Mais ceci n’est qu’un défaut mineur tant cette galette fait preuve d’une vraie maturité de la part de ses créateurs qui sans sortir des sentiers battus arrivent à maintenir l’intérêt en proposant ce qu’il faut de variations, afin de conserver son attractivité et confirmer ainsi que ce cru 2018 risque de très bien vieillir. Et même quand ceux-ci se paient le luxe de ressortir du placard « Tampered Flesh » une vieillerie tirée de l’EP « Rejoice In Morbidity » (sorti uniquement en cassette en 1996 et réenregistrée pour l’occasion) qui montrait déjà un talent d’écriture implacable, on s’aperçoit que deux décennies plus tard la qualité d’écriture et d’exécution est toujours au rendez-vous. Avec en prime une production massive où la basse est parfaitement audible, on ne peut qu’être enthousiaste de voir ces vieux briscards revenir si brillamment et en pleine forme, alors qu’on était en droit de douter de leur retour aux affaires, tout comme de leur inspiration.

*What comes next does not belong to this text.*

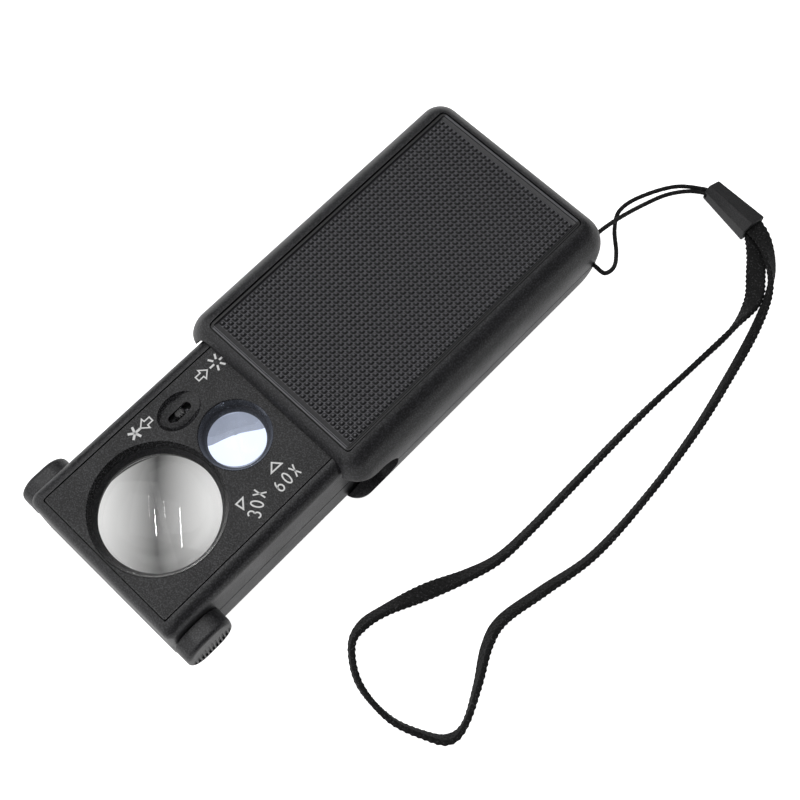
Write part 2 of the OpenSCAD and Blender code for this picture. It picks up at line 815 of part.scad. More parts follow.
// Four self-tapping screws that hold the drawer shells together
module drawer_screws() {
  color([0.7, 0.7, 0.72]) in_drawer()
    for (p = screw_places)
      translate([p[0], p[1], drawer_bottom + rest_gap])
        difference() {
          union() {
            cylinder(r = screw_head_r, h = screw_head_h);
            cylinder(r = screw_r, h = screw_l);
          }
          for (a = [0, 90])
            rotate([0, 0, a]) cube([1.7, 0.35, 0.7], center = true);
        }
}

// ---------------------------------------------------------------- lanyard

// Quarter turn of the cord round the corner post, from the side face to the back face
cord_turn = [
  for (a = [270:-15:180])
    [tunnel_x + tunnel_bend_r * cos(a), tunnel_y + tunnel_bend_r * sin(a), seam_z]
];
function strand_end(side) = [knot_x, knot_y + side * (cord_d / 2 + strand_gap), knot_z];
cord_path = concat(
  smooth_path(concat([strand_end(1)], reverse_of(cord_side_points), [cord_turn[0]]), cord_steps),
  [for (i = [1:len(cord_turn) - 2]) cord_turn[i]],
  smooth_path(concat([cord_turn[len(cord_turn) - 1]], cord_back_points, [strand_end(-1)]),
              cord_steps)
);
function reverse_of(list) = [for (i = [len(list) - 1:-1:0]) list[i]];

module lanyard_cord() {
  color([0.03, 0.03, 0.03]) {
    skin([for (i = [0:len(cord_path) - 1]) cord_ring(cord_path, i)]);
    rod(knot_x, knot_y, knot_r, knot_z - knot_h / 2, knot_z + knot_h / 2);
  }
}

// Cross-section of the connector, w wide, with its ridge at height h over eaves at height side
module connector_section(w, h, side) {
  rotate([90, 0, 90])
    linear_extrude(eps)
      polygon([[-w / 2 + connector_foot, 0], [w / 2 - connector_foot, 0],
               [w / 2, connector_foot], [w / 2, side],
               [connector_ridge_y + connector_ridge, h], [connector_ridge_y - connector_ridge, h],
               [-w / 2, side], [-w / 2, connector_foot]]);
}

// Roof-shaped end piece that joins the cord to both ends of the strap
module lanyard_connector() {
  reach = 2;
  flare = reach * tan(mouth_angle);
  color([0.05, 0.05, 0.06])
    translate([knot_x, knot_y, 0])
      rotate([0, 0, connector_turn])
        difference() {
          translate([-connector_nose, 0, connector_lift])
            hull() {
              connector_section(connector_w_front, connector_h_front, connector_eave_front);
              translate([connector_l - eps, 0, 0])
                connector_section(connector_w_back, connector_h_back, connector_eave_back);
            }
          rod(0, 0, knot_r + knot_gap, knot_z - knot_h / 2 - knot_gap,
              knot_z + knot_h / 2 + knot_gap);
          // Mouth that flares towards the side the cord comes from, so that it can swing
          translate([0, 0, knot_z])
            linear_extrude(cord_d + mouth_extra, center = true)
              polygon([[0, -mouth_half_w], [0, mouth_half_w], [-reach, mouth_half_w],
                       [-reach, -flare - mouth_half_w]]);
          translate([connector_l - connector_nose - strap_slot_l,
                     -strap_w / 2 - strap_slot_gap, strap_slot_low])
            cube([strap_slot_l + 1, strap_w + 2 * strap_slot_gap,
                  strap_slot_high - strap_slot_low]);
        }
}

module lanyard_strap() {
  path = smooth_path(strap_points, strap_steps);
  color([0.04, 0.04, 0.04])
    skin([for (i = [0:len(path) - 1]) strap_ring(path, i)]);
}

sleeve_top_shell();
sleeve_bottom_shell();
grip_panel_top();
grip_panel_bottom();
drawer_top_shell();
drawer_bottom_shell();
face_plate();
left_pull_grip();
right_pull_grip();
lens_carrier();
large_lens();
small_lens();
white_led();
uv_led();
circuit_board();
resistors();
switch_body();
switch_knob();
button_cells();
positive_contact();
negative_contact();
battery_door();
drawer_screws();
lanyard_cord();
lanyard_connector();
lanyard_strap();
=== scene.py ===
"""Looks of a pull-out currency detector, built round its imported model.

Lengths are millimetres until to_piece() turns a finished mesh into metres. X runs across, Y from
the sleeve's mouth to its back, Z up.
"""

import math

import bmesh
import bpy
from mathutils import Matrix, Vector


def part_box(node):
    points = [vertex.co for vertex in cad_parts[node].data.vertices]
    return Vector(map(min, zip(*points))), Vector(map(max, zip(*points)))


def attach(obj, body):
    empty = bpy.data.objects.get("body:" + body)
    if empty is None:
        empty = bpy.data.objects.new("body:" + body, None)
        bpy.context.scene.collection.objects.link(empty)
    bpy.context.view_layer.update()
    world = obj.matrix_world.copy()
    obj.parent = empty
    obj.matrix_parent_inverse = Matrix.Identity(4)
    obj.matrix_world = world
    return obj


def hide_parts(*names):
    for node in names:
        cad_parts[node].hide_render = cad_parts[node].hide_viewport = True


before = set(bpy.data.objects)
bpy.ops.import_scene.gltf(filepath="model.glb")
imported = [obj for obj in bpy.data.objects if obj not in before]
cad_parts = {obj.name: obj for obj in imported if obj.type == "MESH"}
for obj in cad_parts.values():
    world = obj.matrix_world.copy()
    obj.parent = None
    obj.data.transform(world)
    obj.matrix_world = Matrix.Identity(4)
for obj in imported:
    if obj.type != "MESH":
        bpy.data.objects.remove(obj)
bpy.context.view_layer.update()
MM = 0.001


def cad_box(node):
    """Lowest and highest corner of a CAD node, in millimetres."""
    low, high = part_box(node)
    return low / MM, high / MM


def centre(node):
    low, high = cad_box(node)
    return (low + high) / 2


# ------------------------------------------------------------------ sizes taken from the frame

SLEEVE_LOW, _ = cad_box("sleeve_bottom_shell")
_, SLEEVE_HIGH = cad_box("sleeve_top_shell")
SLEEVE_W = SLEEVE_HIGH.x - SLEEVE_LOW.x
SLEEVE_L = SLEEVE_HIGH.y - SLEEVE_LOW.y
SLEEVE_T = SLEEVE_HIGH.z
SEAM_Z = cad_box("sleeve_bottom_shell")[1].z
TOP_ROUND_W = 4.6
TOP_ROUND_H = 7.0
BOTTOM_DRAW = 2.2
CORNER_R = 4.2
CORNER_TIGHTEN = 0.72
PANEL_CORNER_R = 0.8
# At the widest level; the wall thins by BOTTOM_DRAW towards the bottom
BACK_WALL = 3.4

DRAWER_LOW, _ = cad_box("drawer_bottom_shell")
_, DRAWER_HIGH = cad_box("drawer_top_shell")
DRAWER_FRONT = DRAWER_LOW.y
DRAWER_L = DRAWER_HIGH.y - DRAWER_LOW.y
DRAWER_W = DRAWER_HIGH.x - DRAWER_LOW.x
DRAWER_TOP = DRAWER_HIGH.z
DRAWER_BOTTOM = DRAWER_LOW.z
DRAWER_SEAM = cad_box("drawer_bottom_shell")[1].z
DRAWER_ROUND = 2.4
DRAWER_DRAW = 0.45
DRAFT = 0.008
WALL = 1.4
FACE_T = 1.25
DECK_Z = DRAWER_TOP - 2 * FACE_T
CAVITY_GAP = 0.35
CAVITY_W = DRAWER_W + 2 * CAVITY_GAP
CAVITY_FLOOR = DRAWER_BOTTOM - CAVITY_GAP
CAVITY_ROOF = DRAWER_TOP + CAVITY_GAP

LARGE_LENS = centre("large_lens")
SMALL_LENS = centre("small_lens")
LARGE_VIEW_R = 9.75
SMALL_VIEW_R = 4.75
WELL_FLARE = 1.25
SWITCH = centre("switch_knob")
GRIP_LOW, GRIP_HIGH = cad_box("right_pull_grip")
GRIP_L = GRIP_HIGH.y - GRIP_LOW.y
GRIP_H = GRIP_HIGH.z - GRIP_LOW.z
GRIP_Y = (GRIP_LOW.y + GRIP_HIGH.y) / 2
GRIP_Z = (GRIP_LOW.z + GRIP_HIGH.z) / 2
GRIP_CORNER_R = 3.4

# ------------------------------------------------------------------ mesh helpers


def rounded_outline(w, l, r, cx=0.0, cy=0.0, steps=10):
    """Points of a rectangle with round corners, anticlockwise."""
    points = []
    for quarter, (sx, sy) in enumerate([(1, 1), (-1, 1), (-1, -1), (1, -1)]):
        for k in range(steps + 1):
            a = math.radians(90 * quarter + 90 * k / steps)
            points.append((cx + sx * (w / 2 - r) + r * math.cos(a), cy + sy * (l / 2 - r) + r * math.sin(a)))
    return points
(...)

En attendant que GORGASM retourne en studio et que DISGORGE se bouge enfin les fesses LIVIDITY comblera parfaitement les fans de Brutal Death pur et dur venu d’outre-Atlantique, et montre surtout qu’il ne fallait pas l’enterrer trop vite. En effet quoi de mieux que des vétérans qui maîtrisent leur sujet et donnent une vraie leçon musicale aux petits jeunes jouant du Slamming inécoutable et sans âme, qui croient maîtriser à tort les recettes de la brutalité la plus extrême, sans en avoir le talent ni la compétence.